Making a prediction for the next 12 months, surveyors forecast that house prices would continue to climb with a reading of 47%. This was in line with the average reading that has been given over the last six months.
For new property listings, surveyors gave a reading of 12%, continuing an eight-month trend of positive readings, pointing to more available housing stock. The score for market appraisals in February was 16%, suggesting a steady pipeline for new instructions.
Housing market ‘losing momentum’
Simon Rubinson, chief economist at RICS, said: “The UK housing market appears to be losing some momentum as the expiry of the temporary increase in stamp duty thresholds approaches. Some concerns are also being expressed by respondents about the re-emergence of inflationary pressures and the more uncertain geopolitical environment. That said, looking beyond the next few months, sales activity is seen as likely to resume an upward trend, with prices also moving higher.

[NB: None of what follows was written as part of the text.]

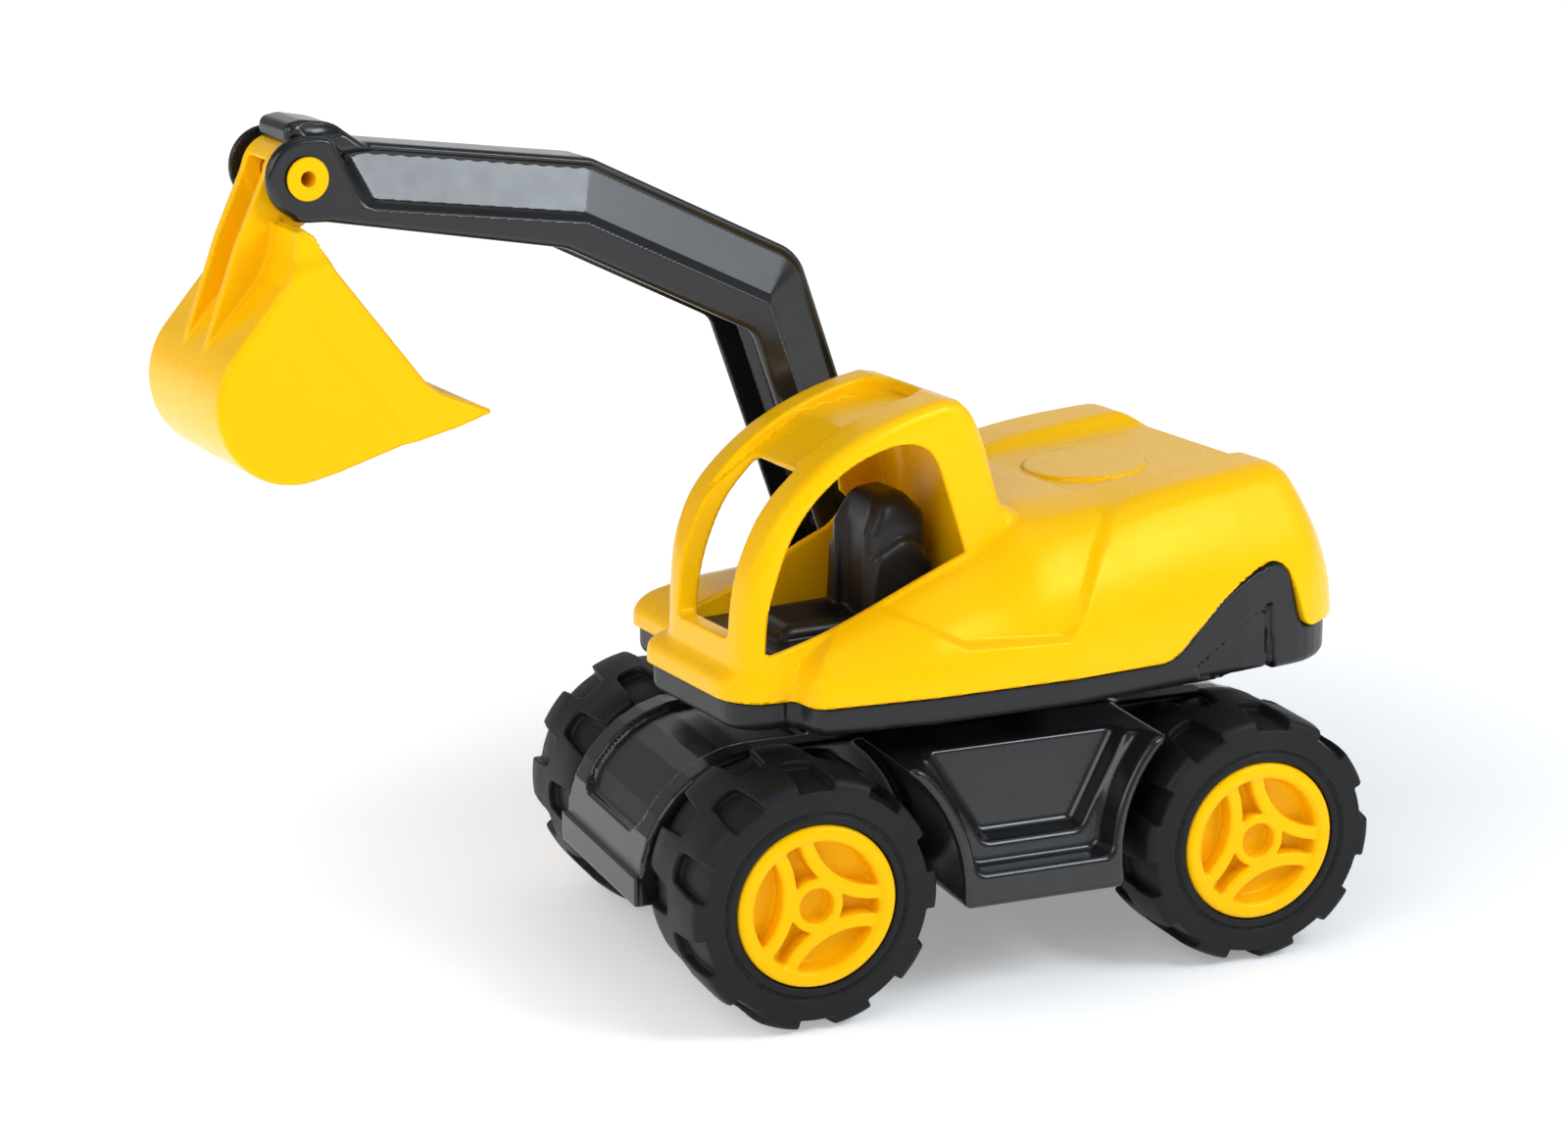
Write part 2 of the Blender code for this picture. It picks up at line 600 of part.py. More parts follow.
def boom_hollow():
    """Space between the two side plates, open below and in front of the boom."""
    leg = Vector(LEG_RUN).normalized()
    behind = Vector((-leg.y, leg.x)) * (ROOT_RADIUS - 3.0)
    low = tuple(Vector(BOOM_PIVOT) + leg * 30 + behind)
    outline = [(-200.0, 231.5), (-165.0, 229.0), (-100.5, 219.6), (-40.0, 188.5), (-34.8, 182.5), low,
               (-60.0, 70.0), (-75.0, 150.0), (-200.0, 170.0)]
    return side_prism("hollow", outline, BOOM_NEAR + BOOM_WALL, BOOM_FAR - BOOM_WALL)


def boom():
    """Channel-shaped arm: two cranked side plates joined by a web along the top and the back."""
    made = side_prism("boom", boom_outline(), BOOM_NEAR, BOOM_FAR)
    cut(made, boom_hollow())
    ear_gap = box("ear_gap", (-200.0, BOOM_NEAR + BOOM_WALL, 205.0), (-164.0, BOOM_FAR - BOOM_WALL, 245.0))
    cut(made, ear_gap)
    tab = rounded([(-180.5, 233.2, 1), (-180.5, 236.0, 1.5), (-176.5, 237.2, 4), (-169.0, 236.0, 6),
                   (-160.0, 229.5, 0), (-165.0, 229.5, 1), (-170.0, 233.2, 3)])
    add(made, side_prism("tab", tab, BOOM_NEAR + 3.4, BOOM_FAR - 3.4))
    reach = 5.0
    for centre, radius in ((BUCKET_PIVOT, PIN_RADIUS), (BOOM_PIVOT, BOOM_PIN_RADIUS)):
        cut(made, cross_cylinder("pin_hole", centre, radius + GAP, BOOM_NEAR - reach, BOOM_FAR + reach, 16))
    recess = [(-160.0, 221.5), (-164.0, 229.0), (-97.0, 219.6), (-42.0, 191.6), (-36.0, 183.0),
              (-27.0, 156.0), (-33.0, 154.0), (-40.5, 174.5), (-46.5, 180.5), (-98.0, 208.0)]
    for low, high in ((BOOM_NEAR - 1.0, BOOM_NEAR + 0.7), (BOOM_FAR - 0.7, BOOM_FAR + 1.0)):
        cut(made, side_prism("side_panel", recess, low, high))
    return made


def bucket_outline():
    """Side outline: round back, lip below the hinge, down the mouth to the cutting edge, and the floor."""
    back = arc(BUCKET_BACK, BUCKET_BACK_RADIUS, *BUCKET_BACK_ARC, 12)
    return back + [(-189.5, 199.0), (-185.3, 206.0), (-184.4, 212.4), (-182.6, 213.0), (-179.0, 211.0),
                   (-174.9, 203.0), (-152.0, 171.5), (-147.5, 168.4), (-133.6, 162.2), (-133.8, 161.4),
                   (-152.0, 156.6)]


def bucket():
    """Scoop with two side plates, hung by a forked lug that turns on the pin."""
    made = side_prism("bucket", bucket_outline(), BUCKET_NEAR, BUCKET_FAR)
    back = arc(BUCKET_BACK, BUCKET_BACK_RADIUS - BUCKET_WALL, *BUCKET_BACK_ARC, 12)
    hollow = back + [(-187.6, 198.6), (-183.0, 206.0), (-181.8, 209.6), (-170.0, 215.0), (-120.0, 190.0),
                     (-120.0, 163.0), (-136.0, 163.0), (-150.5, 159.8)]
    cut(made, side_prism("room", hollow, BUCKET_NEAR + BUCKET_WALL, BUCKET_FAR - BUCKET_WALL))
    rib = arc(BUCKET_PIVOT, KNUCKLE_RADIUS, 0, 168, 8) + [(-194.0, 207.0), (-204.5, 182.0), (-201.0, 182.5),
                                                         (-186.5, 199.5), (-183.4, 208.0), (-178.0, 208.5),
                                                         (-174.5, 212.5)]
    for low, high in ((LUG_NEAR, LUG_NEAR + RIB_THICKNESS), (LUG_FAR - RIB_THICKNESS, LUG_FAR)):
        add(made, side_prism("rib", rib, low, high))
    add(made, cross_cylinder("knuckle", BUCKET_PIVOT, KNUCKLE_RADIUS, LUG_NEAR + 0.5, LUG_FAR - 0.5, 20))
    hole = cross_cylinder("pin_hole", BUCKET_PIVOT, PIN_RADIUS + GAP, LUG_NEAR - 4, LUG_FAR + 4, 20)
    return cut(made, hole)


def bucket_pin():
    """Hollow yellow pin with a rounded head at each end."""
    proud = 1.0
    profile = [
        (BOOM_NEAR - proud, 2.0), (BOOM_NEAR - proud, 4.6), (BOOM_NEAR - GAP, PIN_HEAD_RADIUS),
        (BOOM_NEAR - GAP, PIN_RADIUS), (BOOM_FAR + GAP, PIN_RADIUS), (BOOM_FAR + GAP, PIN_HEAD_RADIUS),
        (BOOM_FAR + proud, 4.6), (BOOM_FAR + proud, 2.0),
    ]
    return turned("bucket_pin", profile, BUCKET_PIVOT, 20)


def boom_pin():
    return cross_cylinder("boom_pin", BOOM_PIVOT, BOOM_PIN_RADIUS, BAY_NEAR + GAP, BAY_FAR - GAP, 16)


# ---------------------------------------------------------------- assembly

def main():
    for leftover in list(bpy.data.objects):
        bpy.data.objects.remove(leftover)

    yellow = material("yellow_plastic", YELLOW, 0.25)
    black = material("black_plastic", BLACK, 0.3)
    rubber = material("tyre_rubber", RUBBER, 0.7)
    steel = material("steel", STEEL, 0.3, 1.0)

    ground = (0.0, 0.0, 0.0)
    chassis = frame("chassis_frame", None, (BASE_X, BASE_Y, 0.0))
    upper = frame("slew_frame", chassis, ground, SLEW_AT_REST)
    boom_origin = (BOOM_PIVOT[0], 0.0, BOOM_PIVOT[1])
    bucket_origin = (BUCKET_PIVOT[0], 0.0, BUCKET_PIVOT[1])
    lift = frame("boom_frame", upper, boom_origin)
    tilt = frame("bucket_frame", lift, Vector(bucket_origin) - Vector(boom_origin))

    finish(chassis_shell(), "chassis_shell", black, chassis, ground)
    finish(swivel_washer(), "swivel_washer", steel, upper, ground)
    finish(swivel_screw(), "swivel_screw", steel, upper, ground)
    finish(base_tray(), "base_tray", black, upper, ground)
    finish(body_shell(), "body_shell", yellow, upper, ground)
    finish(seat(), "seat", black, upper, ground)
    for number, (x, y) in enumerate(SCREW_PLACES, 1):
        finish(body_screw(x, y), f"body_screw_{number}", steel, upper, ground)
    finish(boom_pin(), "boom_pin", steel, upper, ground)
    finish(boom(), "boom", black, lift, boom_origin)
    finish(bucket_pin(), "bucket_pin", yellow, lift, boom_origin)
    finish(bucket(), "bucket", yellow, tilt, bucket_origin)

    for end, place in ((-1, "front"), (1, "rear")):
        spin = frame(f"{place}_axle_frame", chassis, (end * WHEELBASE / 2, 0.0, TYRE_RADIUS))
        finish(axle(), f"{place}_axle", steel, spin, ground)
        for side, hand in ((-1, "left"), (1, "right")):
            finish(rim(side, SPOKE_PHASE), f"{place}_{hand}_rim", yellow, spin, ground)
            finish(tyre(side, TYRE_PHASE), f"{place}_{hand}_tyre", rubber, spin, ground)


main()
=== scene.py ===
"""Toy excavator: the looks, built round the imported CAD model.

Each moulded piece is a distance field in millimetres, skinned to a dense mesh, so that its edges carry the
fillets of a real moulding. Fields of the superstructure, boom and bucket use the superstructure's own axes:
-X forward, Y across, Z up, with the origin on the ground under the slewing axis.
"""

import json
import math

import bpy
import numpy as np
from mathutils import Matrix, Vector

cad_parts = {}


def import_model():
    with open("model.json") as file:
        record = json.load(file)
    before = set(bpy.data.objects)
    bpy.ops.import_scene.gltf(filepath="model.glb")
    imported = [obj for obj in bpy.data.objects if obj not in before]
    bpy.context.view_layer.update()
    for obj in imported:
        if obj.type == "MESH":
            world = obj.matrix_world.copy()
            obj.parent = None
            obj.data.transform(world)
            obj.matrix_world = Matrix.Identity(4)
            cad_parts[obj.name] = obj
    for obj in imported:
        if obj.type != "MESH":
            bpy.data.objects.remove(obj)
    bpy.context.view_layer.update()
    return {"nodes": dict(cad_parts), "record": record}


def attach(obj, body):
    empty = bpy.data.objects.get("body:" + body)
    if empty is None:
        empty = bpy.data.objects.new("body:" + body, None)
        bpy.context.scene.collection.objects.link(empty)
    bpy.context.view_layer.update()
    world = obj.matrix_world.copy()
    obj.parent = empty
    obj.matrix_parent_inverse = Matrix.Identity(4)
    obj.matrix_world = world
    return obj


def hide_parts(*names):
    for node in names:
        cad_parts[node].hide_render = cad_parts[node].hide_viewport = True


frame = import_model()

MM = 0.001

JOINTS = {joint["name"]: joint for joint in frame["record"]["behaviour"]["joints"]}
SLEW_AXIS = JOINTS["slew"]["pos_m"]
ACROSS = JOINTS["boom_lift"]["axis"]
SLEW_TURN = math.atan2(-ACROSS[0], ACROSS[1])

# From millimetres on the chassis or the superstructure to metres in the frame.
UNDER_AXIS = Matrix.Translation((SLEW_AXIS[0], SLEW_AXIS[1], 0))
CHASSIS = UNDER_AXIS @ Matrix.Scale(MM, 4)
UPPER = UNDER_AXIS @ Matrix.Rotation(SLEW_TURN, 4, "Z") @ Matrix.Scale(MM, 4)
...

“A key support for the market continues to be the increased flow of existing stock becoming available, giving buyers a greater choice of options. However, leading indicators around new build remain subdued for now, highlighting the significance of the Planning and Infrastructure Bill introduced to Parliament this week.”
Low tenant demand
In the rental market, tenant demand was recorded at below zero for the fourth month running, with a score of minus 4%.
RICS said this was the longest period of negative tenant demand since its records began in 2012. However, because it was just below zero, RICS said this pointed to a stagnant or slightly negative trend, rather than a sharp decline.
Landlord instructions were also negative at minus 22%.
Despite the subdued tenant demand, respondents gave a score of 34% for rental prices rising in the next three months, up from a reading of 18% in January.
Rubinson added: “Despite a flatter trend in demand for private rental properties, the key RICS metric capturing rental expectations is still pointing to further increases, demonstrating that the challenge around supply spans all tenures.”